Posted by
KsReaganite on Wednesday, March 25, 2009 12:00:00 AM
In stark defiance of the indictment and subsequent arrest warrant issued by the International Criminal Court in The Hague over the weekend, Sudanese President Omar Bashir headed to his state visit to Eritrea today. Later in the week, he is scheduled to go to the Arab League meeting in Doha where he has been assured a red carpet welcome rather than the handcuffs that international law mandates for him. The irony of this man, a prime accused of the Darfur genocide, prancing around in the capitals of the Arab world is hardly lost on observers of history.

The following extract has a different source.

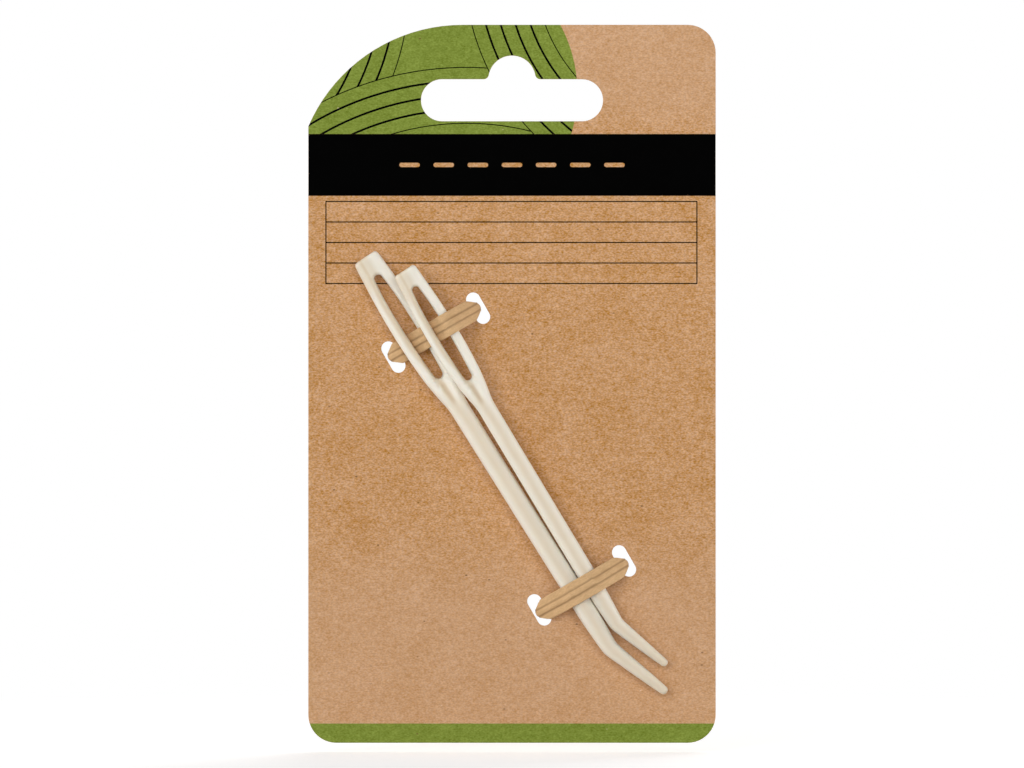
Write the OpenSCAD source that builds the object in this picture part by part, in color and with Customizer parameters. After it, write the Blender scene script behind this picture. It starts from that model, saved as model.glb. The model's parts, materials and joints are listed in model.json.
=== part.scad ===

Especially this week.
The night of March 25th marks the thirty eighth anniversary of what London Times’ columnist Anthony Mascarenhas called the ‘ugliest genocide’ in modern history after the Holocaust: the wholesale massacre of ethnic Bengalis by the Pakistan Army in 1971. It was a massacre that Mascarenhas, a Pakistani journalist himself, saw at close quarters as a war correspondent. By the time Pakistan was defeated and Bengalis free, more than a million had been killed (and some of their hidden graves are being discovered even today as I write), two hundred thousand women raped, entire libraries and museums gutted, and university dormitories turned in torture chambers. Then, as today, the perpetrators of genocide were feted by Arab leaders, and their war machine funded by the petro-dollars earned by squeezing money out of American pockets at gas stations. The bullets which killed Bengali children were fired by Pakistani troops but underwritten by Arab oil money. Like the Sudanese junta today, their Pakistani counterparts too were engaged not just in mere genocide, but in an unholy attempt to eradicate from the face of the planet an entire people and their ancient culture. The Pakistani military succeeded no more than the Sudanese will.
But look at the price. How many times will we have to go through the same thing? When do we mean it when we say ‘never again’? We said it in 1945, we said in 1971, we said in Rwanda in 1994….and yet it goes on. Perhaps President Obama will 'hope' that this time it will be truly never again.